"JE N’AI AUCUNE ENVIE QUE L’ON SE PRÉCIPITE POUR LE RENVOYER CHEZ LUI"
MACKY SALL SUR LE RETOUR DU JEUNE GUINÉEN DANS SON PAYS
Le chef de l’Etat n’est pas sur la même longueur d’onde que la plupart des Sénégalais qui réclament avec insistance le rapatriement immédiat dans son pays du jeune ressortissant guinéen atteint et guéri du virus Ebola. Pour Macky Sall qui s’exprime dans le journal français «L’Express», son retour sera préparé avec minutie et prendra tout le temps nécessaire.
Guéri miraculeusement du virus Ebola, Mamadou Aliou Diallo, cet étudiant Guinéen qui manifeste quelques réticences à quitter le sol sénégalais pour son pays, a toutes les raisons de se rassurer. Il ne sera pas expédié dans le premier vol pour Conakry comme le réclament des nombreux Sénégalais qui vivent sous la psychose de la fièvre hémorragique du virus Ebola.
En effet, dans un entretien accordé à nos confrères français de «L’Express», Macky Sall soutient qu’il n’y a pas lieu de se précipiter pour renvoyer le jeune Guinéen chez lui. Privilégiant d’abord la question de sa sécurité et de son acheminement, le président de la République déclare : «En concertation avec les autorités de Conakry, nous étudions les voies et moyens d’un retour correct.
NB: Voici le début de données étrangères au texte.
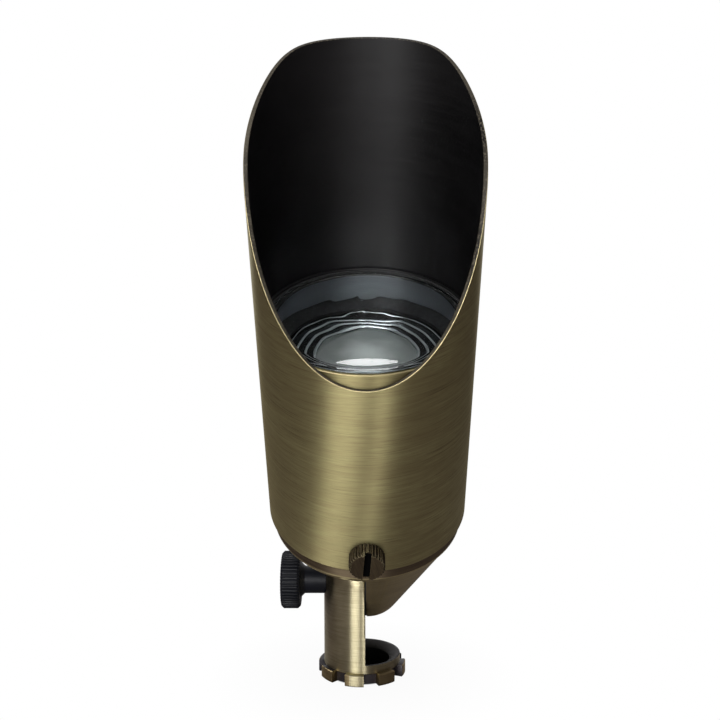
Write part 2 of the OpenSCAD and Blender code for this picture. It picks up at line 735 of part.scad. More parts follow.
// side view of what the scoop removes: y behind the axis against height
function scoop_outline() =
    let (low = [-shroud_r, front_len],
         knee = [knee_y_share * shroud_r, front_len + knee_rise_share * (shroud_len - front_len)],
         brow = [brow_y_share * shroud_r, shroud_len],
         back = [2 * shroud_r, shroud_len],
         start = low + cut * unit(low - knee))
    concat([start], corner_arc(low, knee, brow, knee_round, 10), corner_arc(knee, brow, back, brow_round, 14),
        [back, back + [0, shroud_len], [start[0], 2 * shroud_len]]);

// long tube with a bevelled lower edge and a scooped mouth
module shroud() {
    color(brass) in_head() translate([0, 0, shroud_z]) difference() {
        rotate_extrude() polygon([
            [shroud_in_r + edge_bevel / 2, 0], [shroud_r - edge_bevel, 0], [shroud_r, edge_bevel],
            [shroud_r, shroud_len + cut], [shroud_in_r, shroud_len + cut], [shroud_in_r, edge_bevel / 2]
        ]);
        rotate([90, 0, 90]) linear_extrude(height = 3 * shroud_r, center = true) polygon(scoop_outline());
        translate([0, 0, thumb_h]) rotate([90, 0, 0]) cylinder(h = 2 * shroud_r, r = shank_r + stud_gap, $fn = 48);
    }
}

// knurled, slotted thumb screw at the front of the shroud
module shroud_screw() {
    seat_y = shroud_r + cord_gap;
    tip_y = shroud_in_r + stud_gap;
    color(dark_brass) in_head() translate([0, 0, shroud_z + thumb_h]) rotate([90, 0, 0]) difference() {
        union() {
            translate([0, 0, tip_y]) cylinder(h = seat_y - tip_y + cut, r = shank_r, $fn = 48);
            translate([0, 0, seat_y])
                knurled_disc(thumb_r, thumb_len, thumb_ridge_depth, thumb_ridges, thumb_bevel);
        }
        rotate([0, 0, -slot_turn]) translate([-slot_w / 2, -thumb_r - cut, seat_y + thumb_len - slot_depth])
            cube([slot_w, 2 * (thumb_r + cut), slot_depth + cut]);
    }
}

stem();
pivot_washer();
tilt_knob();
tilt_screw();
rear_cone();
cone_seal();
cone_screws();
cord_grommet();
housing();
lens_gasket();
lens();
lamp_ring();
lamp_reflector();
lamp_cover();
lamp_capsule();
lamp_base();
lamp_pins();
lamp_socket();
socket_bracket();
socket_screws();
lamp_leads();
shroud_o_rings();
shroud();
shroud_screw();
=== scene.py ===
"""Landscape spotlight: the finishes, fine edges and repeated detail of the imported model.

Meshes are built in millimetres in the frame of the piece they belong to, with
that piece's axis along Z, and set_piece() then stands them in the model, in metres.
"""

import json
import math

import bmesh
import bpy
from mathutils import Matrix, Vector


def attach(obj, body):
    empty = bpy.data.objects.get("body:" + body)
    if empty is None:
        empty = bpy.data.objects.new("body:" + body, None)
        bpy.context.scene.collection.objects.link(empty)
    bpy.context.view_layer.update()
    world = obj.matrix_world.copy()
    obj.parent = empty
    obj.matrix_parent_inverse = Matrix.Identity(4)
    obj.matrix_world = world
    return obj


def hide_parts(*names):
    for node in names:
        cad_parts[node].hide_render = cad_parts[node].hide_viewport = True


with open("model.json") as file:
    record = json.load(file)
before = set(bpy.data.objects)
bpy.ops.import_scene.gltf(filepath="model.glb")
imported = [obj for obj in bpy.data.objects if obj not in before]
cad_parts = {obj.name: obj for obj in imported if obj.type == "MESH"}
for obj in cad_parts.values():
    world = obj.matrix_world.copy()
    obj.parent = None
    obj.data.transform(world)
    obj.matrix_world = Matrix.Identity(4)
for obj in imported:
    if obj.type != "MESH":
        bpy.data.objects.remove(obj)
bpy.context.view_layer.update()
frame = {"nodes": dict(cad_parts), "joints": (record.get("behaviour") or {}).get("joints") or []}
nodes = frame["nodes"]
joints = {joint["name"]: joint for joint in frame["joints"]}

MM = 0.001
DOUBLES = 1e-4
SMOOTH = math.radians(32)
SEGMENTS = 256
WHITE = (1, 1, 1, 1)


# Frames of the pieces

def axis_frame(joint, sideways):
    """The frame on a joint's axis: Z along the axis, X as near sideways as it can be."""
    z = Vector(joints[joint]["axis"]).normalized()
    y = z.cross(Vector(sideways)).normalized()
    turn = Matrix((y.cross(z), y, z)).transposed().to_4x4()
    return Matrix.Translation(joints[joint]["pos_m"]) @ turn


HEAD = axis_frame("shroud_turn", (1, 0, 0))
THUMB = axis_frame("shroud_screw_turn", (1, 0, 0))
KNOB = axis_frame("tilt_knob_turn", (0, 1, 0))
STEM = Matrix.Identity(4)


def span(node, place):
    """Largest radius and lowest and highest height of a node in a frame, in millimetres."""
    back = place.inverted()
    points = [back @ v.co / MM for v in nodes[node].data.vertices]
    heights = [p.z for p in points]
    return max(math.hypot(p.x, p.y) for p in points), min(heights), max(heights)


# Trees of nodes

def feed(tree, socket, value):
    """Links a socket to the input, or writes the value into it."""
    if isinstance(value, bpy.types.NodeSocket):
        tree.links.new(value, socket)
    elif value is not None:
        socket.default_value = value


def add(tree, kind, inputs=None, **settings):
    """A new node with its settings made and its inputs fed, by name or by number."""
    node = tree.nodes.new(kind)
    for key, value in settings.items():
        setattr(node, key, value)
    for key, value in (inputs or {}).items():
        feed(tree, node.inputs[key], value)
    return node


def calc(tree, operation, *values):
    """The result of a Math node."""
    return add(tree, "ShaderNodeMath", dict(enumerate(values)), operation=operation).outputs[0]


def vector_calc(tree, operation, *values):
    """The result of a Vector Math node; a dot product or a length is its second output."""
    node = add(tree, "ShaderNodeVectorMath", dict(enumerate(values)), operation=operation)
    return node.outputs[1 if operation in ("DOT_PRODUCT", "LENGTH") else 0]


def remap(tree, value, low, high, to_low=0.0, to_high=1.0, smooth=False):
    """The value carried from one range to another and kept inside it."""
    node = add(tree, "ShaderNodeMapRange", {
        "Value": value, 1: low, 2: high, 3: to_low, 4: to_high}, clamp=True)
    if smooth:
        node.interpolation_type = "SMOOTHSTEP"
    return node.outputs[0]


def mix(tree, share, first, second):
    """Two colours mixed by a share."""
    return add(tree, "ShaderNodeMix", {0: share, 6: first, 7: second}, data_type="RGBA").outputs[2]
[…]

Cela posé, il ne sera pas rapatrié dans l’immédiat».
En dépit de la guérison du seul cas (importé, faut-il le rappeler) enregistré depuis l’apparition de l’épidémie qui touche la Guinée, la Sierra Léone et le Libéria, le chef de l’Etat refuse de faire dans le triomphalisme, et pour cause. «Aucun pays n’est à l’abri dans un contexte de migrations et de voyages transfrontaliers», explique le Président Sall qui précise, cependant, qu’un dispositif de riposte fondé sur une prise en charge immédiate de tout cas suspect a été mis en oeuvre. Mieux, le Sénégal s’emploie à renforcer son dispositif sanitaire et à faire bon usage des moyens de communication.
Pour mieux réussir sa campagne de prévention contre le virus qui a déjà fait plus de 2000 victimes dans les trois pays touchés (Libéria, Sierra Léone et Guinée), l’Etat du Sénégal a requis le concours des autorités religieuses et coutumières. En plus de diffuser des messages de prévention, ces dernières vont aider à dissiper les phobies consistant à considérer comme cas suspect tout individu qui tousse. «Aujourd’hui, il suffit que quelqu’un tousse pour que l’on entende : «c’est Ebola !», indique pour le regretter Macky Sall qui rappelle une fois de plus que le Sénégal est prêt.
Réaffirmant la décision de son gouvernement d’ouvrir bientôt un corridor humanitaire dans le pays pour permettre aux médecins, agents de l’Organisation mondiale de la santé (Oms) et du Programme alimentaire mondial (Pam) d’accéder aux pays affectés, le Président Sall a déploré l’ostracisme dont se plaignent certains commerçants guinéens. «Je condamne fermement tout comportement visant à ostraciser une communauté. Ce n'est pas parce que le cas détecté chez nous vient de ce pays que tous les Guinéens doivent être considérés comme porteurs potentiels du virus. J'en appelle donc au respect du prochain », martèle-t-il avant d’appeler à décloisonner les régions touchées au nom d’une véritable solidarité internationale.
«Ebola a été terrifiant, comme le choléra, voilà un demi-siècle. Les gens ont peur de l'inconnu. Certains pays se sont donc barricadés. Le Cap-Vert, le Rwanda ou le Cameroun ont fermé leurs frontières aux citoyens sénégalais. Ebola a déclenché une panique planétaire, plus que de raison d'ailleurs. Mais une fois le vent de panique passé, nous devons tous reprendre nos esprits et développer un système de résilience. Je lance donc un appel en faveur d'une véritable solidarité internationale», plaide le chef de l’Etat Macky Sall.